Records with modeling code

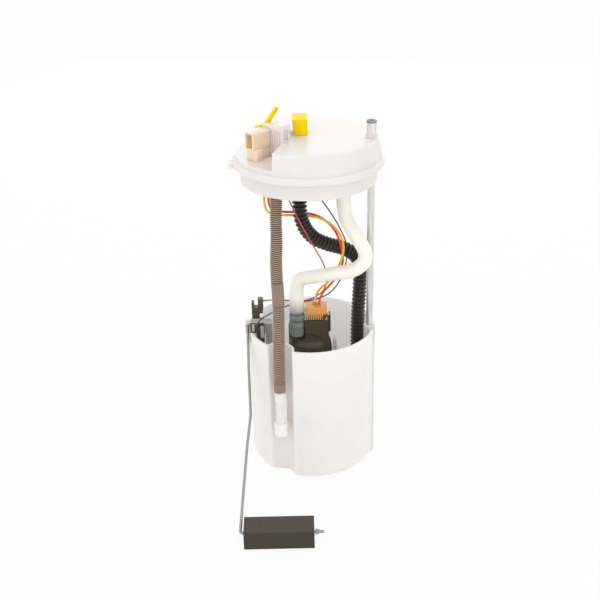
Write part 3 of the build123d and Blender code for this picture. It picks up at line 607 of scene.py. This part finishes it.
# ---- stage ----
# Name, place and size of each lamp, in metres.
LAMPS = (
    ("key", (-0.9, -1.3, 0.9), 1.3),
    ("fill", (1.1, -1.2, 0.5), 1.3),
    ("top", (0.0, 0.3, 1.9), 1.5),
    ("back", (0.1, 1.5, 0.6), 1.3),
)
AIM = Vector((0, 0, 0.17))  # the point that the lamps face
FLOOR_SIZE = 8
FLOOR_DROP = 0.6 * MM  # how far the floor lies under the part's foot
FLOOR_WHITE = 0.9  # share of plain white in the floor as it is seen, the rest takes the shadow
CAMERA_PLACE = (-0.0100, -0.8309, 0.5671)
CAMERA_LENS = 60.65
CAMERA_SENSOR = 36.0
CAMERA_PITCH = 26.1
CAMERA_ROLL = -1.246


def camera_turn():
    """Looks along +Y, tipped down by the pitch, then rolled about the line of sight."""
    tip = Matrix.Rotation(math.radians(90 - CAMERA_PITCH), 3, "X")
    return tip @ Matrix.Rotation(math.radians(CAMERA_ROLL), 3, "Z")


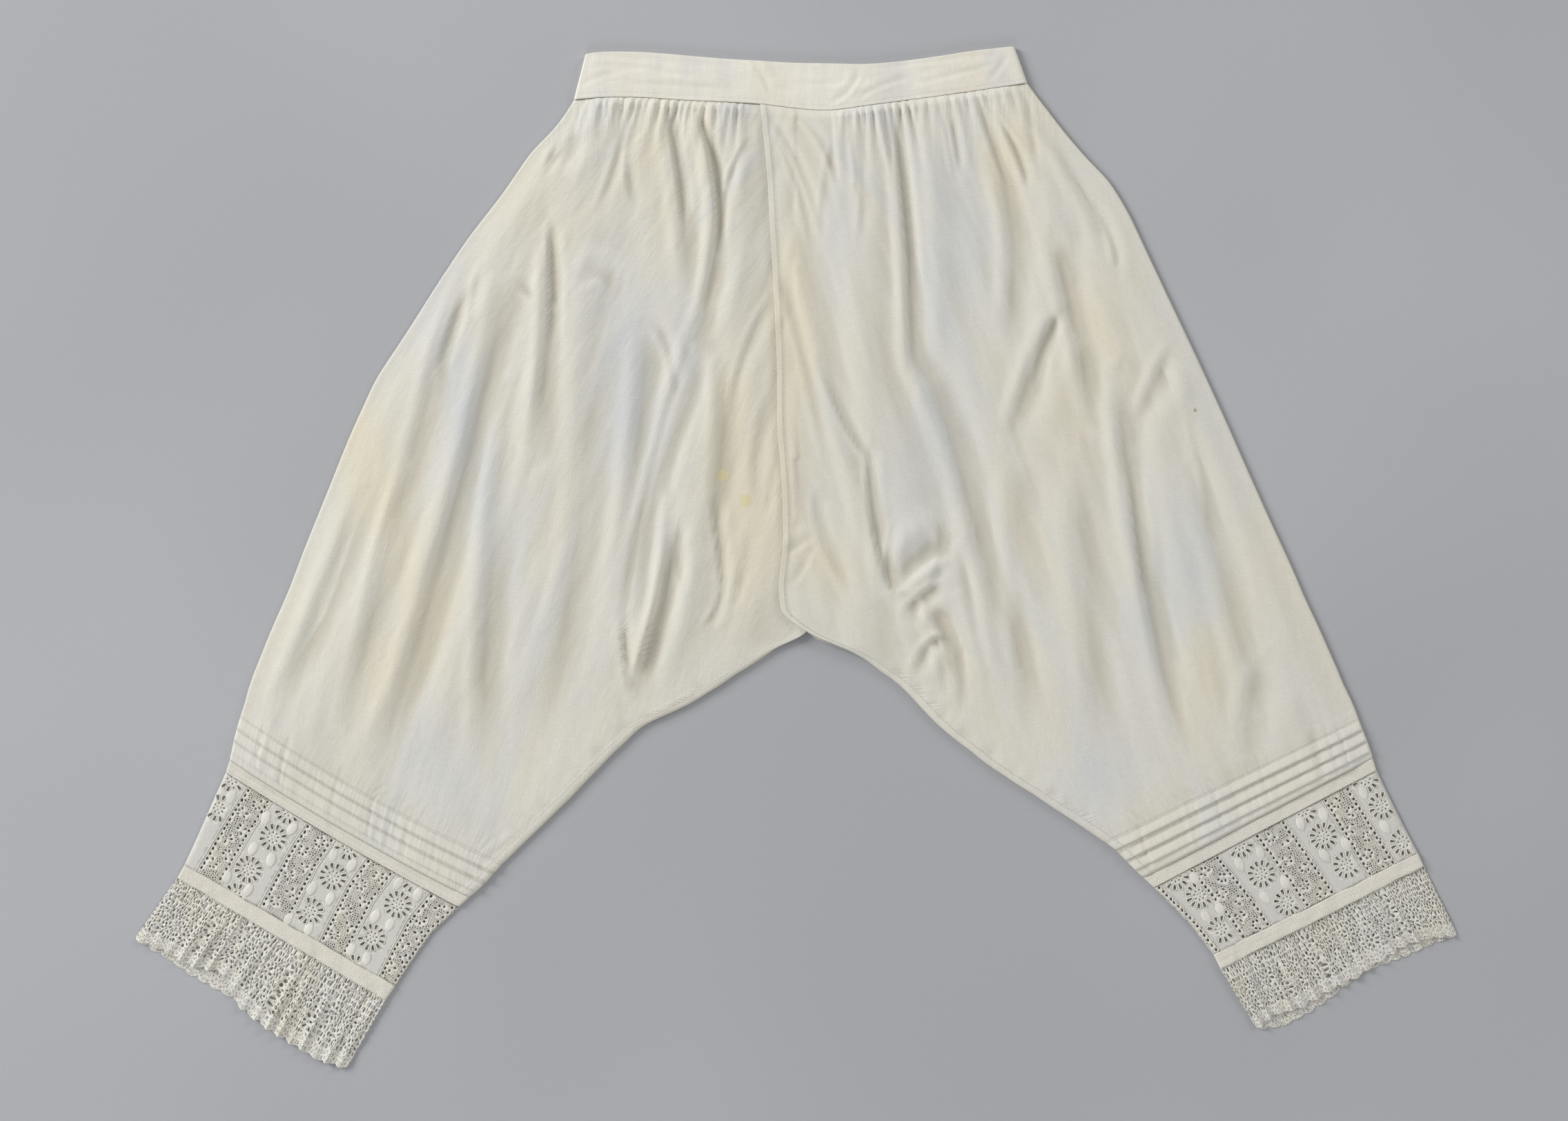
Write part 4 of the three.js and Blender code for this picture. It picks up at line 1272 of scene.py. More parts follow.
def weave_group():
    """Plain weave: fine crossing threads, with thicker slubs here and there."""
    tree, given, made = new_group(
        "Plain weave",
        {"Vector": ("vector", None), "Thread pitch": ("value", 0.0005)},
        {"Height": "value", "Slubs": "value"},
    )
    split = split_up(tree, given.outputs["Vector"])
    waves = []
    for axis in "XY":
        turns = sum_up(tree, "DIVIDE", split[axis], given.outputs["Thread pitch"])
        waves.append(sum_up(tree, "SINE", sum_up(tree, "MULTIPLY", turns, 2 * math.pi)))
    crossing = sum_up(tree, "MULTIPLY", *waves)
    slubs = []
    for stretch in ((1700, 110, 1), (90, 1500, 1)):
        scaled = add_node(tree, "ShaderNodeVectorMath",
                          {0: given.outputs["Vector"], 1: stretch}, operation="MULTIPLY")
        slubs.append(noise(tree, scaled.outputs[0], 1.0))
    thick = sum_up(tree, "ADD", *slubs)
    tree.links.new(sum_up(tree, "MULTIPLY_ADD", crossing, 0.1, thick), made.inputs["Height"])
    tree.links.new(sum_up(tree, "MULTIPLY", thick, 0.5), made.inputs["Slubs"])
    return tree


def tint_group():
    """Washed and aged cotton: broad uneven patches, drawn out down the cloth."""
    tree, given, made = new_group(
        "Washed tint",
        {"Vector": ("vector", None), "Patch size": ("value", 0.1)},
        {"Warm": "value", "Cool": "value"},
    )
    for label, stretch, moved, low, high in (
        ("Warm", (1.7, 0.3, 1), (0, 0, 0), 0.4, 0.66),
        ("Cool", (2.3, 0.35, 1), (3, 7, 0), 0.46, 0.68),
    ):
        spread = stretched(tree, given.outputs["Vector"], stretch, moved)
        scale = sum_up(tree, "DIVIDE", 1.0, given.outputs["Patch size"])
        patches = noise(tree, spread, scale, 3.0)
        tree.links.new(ramp(tree, patches, low, high), made.inputs[label])
    return tree


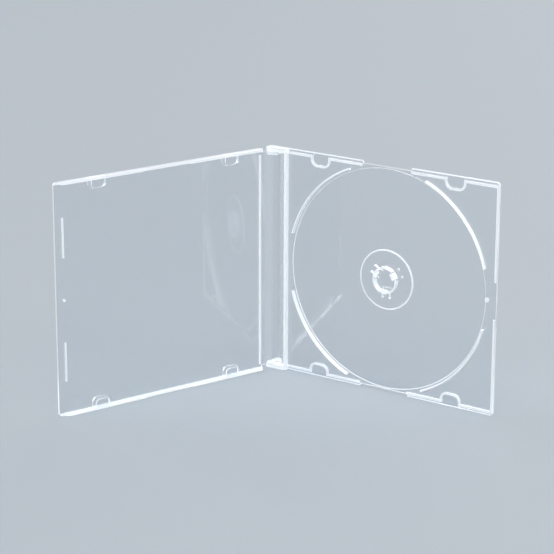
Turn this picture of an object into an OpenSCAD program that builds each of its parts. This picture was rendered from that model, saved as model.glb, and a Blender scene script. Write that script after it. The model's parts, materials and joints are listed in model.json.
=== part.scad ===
// Slim clear disc case, standing open on its long edge.
// Two moulded pieces: the tray that holds the disc and the lid hinged to it.
// The origin lies on the hinge line, on the plane the case stands on.

/* [Case] */
// Radius of the disc pocket, which the case is built round
pocket_r = 60.4; // [60.2:0.05:68]
// Width left between the pocket and the spine
spine_margin = 15.2; // [14.9:0.1:18]
// Width left between the pocket and the opening edge
edge_margin = 6; // [5:0.1:10]
// Width left between the pocket and the long edges
side_margin = 2.1; // [1.9:0.1:4]
// Thickness when closed
case_t = 5.2; // [5:0.1:6.5]
// Angle the lid is opened to
open_deg = 108.4; // [0:0.1:180]
// Corner radius at the opening edge
corner_r = 1.8; // [0.5:0.1:4]

/* [Panels and walls] */
// Thickness of the lid panel
lid_panel_t = 1.2; // [1:0.05:1.5]
// Thickness of the tray panel
tray_panel_t = 1.2; // [1:0.05:1.4]
// Thickness of the lid's side walls
side_wall_t = 1.2; // [0.9:0.05:1.3]
// Gap between the lid's walls and the tray when closed
close_gap = 0.3; // [0.1:0.05:0.6]

/* [Hinge] */
// Distance of the hinge line from the spine end
hinge_u = 4.45; // [4:0.05:4.8]
// Radius of the pegs on the lid
peg_r = 1.2; // [0.9:0.05:1.4]
// Length of the pegs on the lid
peg_len = 1.25; // [0.8:0.05:1.4]
// Radial clearance of a peg in its hole
peg_gap = 0.06; // [0.03:0.01:0.1]
// Depth left behind a peg in its hole
peg_end_gap = 0.1; // [0.05:0.05:0.2]
// Thickness of the ears that carry the pegs
ear_t = 1.65; // [1.2:0.05:2.5]
// Radius of an ear round its peg
ear_r = 2; // [1.6:0.05:2.1]
// Length of an ear's foot along the lid panel
ear_foot = 8.7; // [7:0.1:9.5]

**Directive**
Write out the records shown above, exactly as they appear.

**Result of this task**
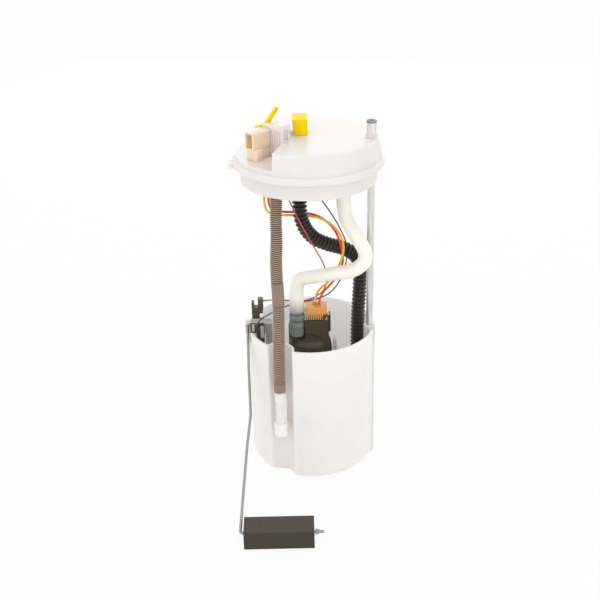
Write part 3 of the build123d and Blender code for this picture. It picks up at line 607 of scene.py. This part finishes it.
# ---- stage ----
# Name, place and size of each lamp, in metres.
LAMPS = (
    ("key", (-0.9, -1.3, 0.9), 1.3),
    ("fill", (1.1, -1.2, 0.5), 1.3),
    ("top", (0.0, 0.3, 1.9), 1.5),
    ("back", (0.1, 1.5, 0.6), 1.3),
)
AIM = Vector((0, 0, 0.17))  # the point that the lamps face
FLOOR_SIZE = 8
FLOOR_DROP = 0.6 * MM  # how far the floor lies under the part's foot
FLOOR_WHITE = 0.9  # share of plain white in the floor as it is seen, the rest takes the shadow
CAMERA_PLACE = (-0.0100, -0.8309, 0.5671)
CAMERA_LENS = 60.65
CAMERA_SENSOR = 36.0
CAMERA_PITCH = 26.1
CAMERA_ROLL = -1.246


def camera_turn():
    """Looks along +Y, tipped down by the pitch, then rolled about the line of sight."""
    tip = Matrix.Rotation(math.radians(90 - CAMERA_PITCH), 3, "X")
    return tip @ Matrix.Rotation(math.radians(CAMERA_ROLL), 3, "Z")


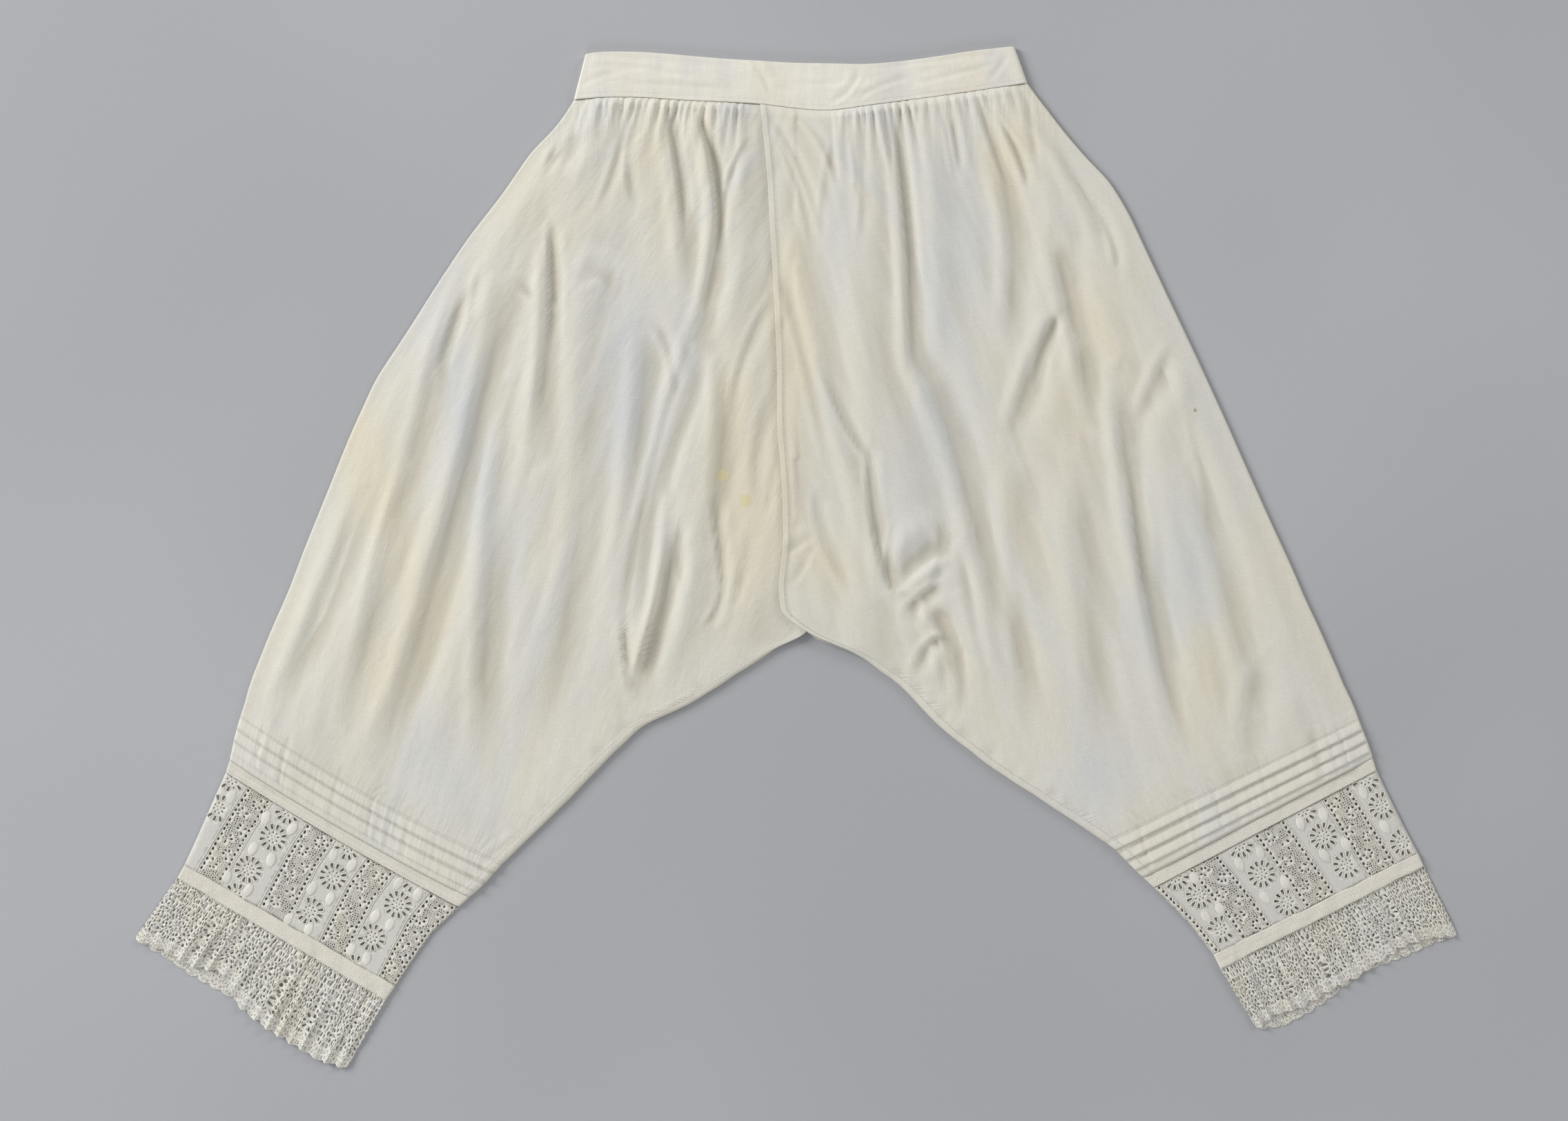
Write part 4 of the three.js and Blender code for this picture. It picks up at line 1272 of scene.py. More parts follow.
def weave_group():
    """Plain weave: fine crossing threads, with thicker slubs here and there."""
    tree, given, made = new_group(
        "Plain weave",
        {"Vector": ("vector", None), "Thread pitch": ("value", 0.0005)},
        {"Height": "value", "Slubs": "value"},
    )
    split = split_up(tree, given.outputs["Vector"])
    waves = []
    for axis in "XY":
        turns = sum_up(tree, "DIVIDE", split[axis], given.outputs["Thread pitch"])
        waves.append(sum_up(tree, "SINE", sum_up(tree, "MULTIPLY", turns, 2 * math.pi)))
    crossing = sum_up(tree, "MULTIPLY", *waves)
    slubs = []
    for stretch in ((1700, 110, 1), (90, 1500, 1)):
        scaled = add_node(tree, "ShaderNodeVectorMath",
                          {0: given.outputs["Vector"], 1: stretch}, operation="MULTIPLY")
        slubs.append(noise(tree, scaled.outputs[0], 1.0))
    thick = sum_up(tree, "ADD", *slubs)
    tree.links.new(sum_up(tree, "MULTIPLY_ADD", crossing, 0.1, thick), made.inputs["Height"])
    tree.links.new(sum_up(tree, "MULTIPLY", thick, 0.5), made.inputs["Slubs"])
    return tree


def tint_group():
    """Washed and aged cotton: broad uneven patches, drawn out down the cloth."""
    tree, given, made = new_group(
        "Washed tint",
        {"Vector": ("vector", None), "Patch size": ("value", 0.1)},
        {"Warm": "value", "Cool": "value"},
    )
    for label, stretch, moved, low, high in (
        ("Warm", (1.7, 0.3, 1), (0, 0, 0), 0.4, 0.66),
        ("Cool", (2.3, 0.35, 1), (3, 7, 0), 0.46, 0.68),
    ):
        spread = stretched(tree, given.outputs["Vector"], stretch, moved)
        scale = sum_up(tree, "DIVIDE", 1.0, given.outputs["Patch size"])
        patches = noise(tree, spread, scale, 3.0)
        tree.links.new(ramp(tree, patches, low, high), made.inputs[label])
    return tree


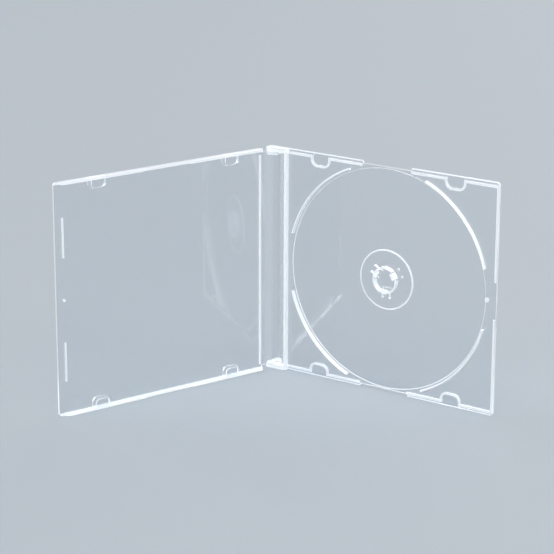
Turn this picture of an object into an OpenSCAD program that builds each of its parts. This picture was rendered from that model, saved as model.glb, and a Blender scene script. Write that script after it. The model's parts, materials and joints are listed in model.json.
=== part.scad ===
// Slim clear disc case, standing open on its long edge.
// Two moulded pieces: the tray that holds the disc and the lid hinged to it.
// The origin lies on the hinge line, on the plane the case stands on.

/* [Case] */
// Radius of the disc pocket, which the case is built round
pocket_r = 60.4; // [60.2:0.05:68]
// Width left between the pocket and the spine
spine_margin = 15.2; // [14.9:0.1:18]
// Width left between the pocket and the opening edge
edge_margin = 6; // [5:0.1:10]
// Width left between the pocket and the long edges
side_margin = 2.1; // [1.9:0.1:4]
// Thickness when closed
case_t = 5.2; // [5:0.1:6.5]
// Angle the lid is opened to
open_deg = 108.4; // [0:0.1:180]
// Corner radius at the opening edge
corner_r = 1.8; // [0.5:0.1:4]

/* [Panels and walls] */
// Thickness of the lid panel
lid_panel_t = 1.2; // [1:0.05:1.5]
// Thickness of the tray panel
tray_panel_t = 1.2; // [1:0.05:1.4]
// Thickness of the lid's side walls
side_wall_t = 1.2; // [0.9:0.05:1.3]
// Gap between the lid's walls and the tray when closed
close_gap = 0.3; // [0.1:0.05:0.6]

/* [Hinge] */
// Distance of the hinge line from the spine end
hinge_u = 4.45; // [4:0.05:4.8]
// Radius of the pegs on the lid
peg_r = 1.2; // [0.9:0.05:1.4]
// Length of the pegs on the lid
peg_len = 1.25; // [0.8:0.05:1.4]
// Radial clearance of a peg in its hole
peg_gap = 0.06; // [0.03:0.01:0.1]
// Depth left behind a peg in its hole
peg_end_gap = 0.1; // [0.05:0.05:0.2]
// Thickness of the ears that carry the pegs
ear_t = 1.65; // [1.2:0.05:2.5]
// Radius of an ear round its peg
ear_r = 2; // [1.6:0.05:2.1]
// Length of an ear's foot along the lid panel
ear_foot = 8.7; // [7:0.1:9.5]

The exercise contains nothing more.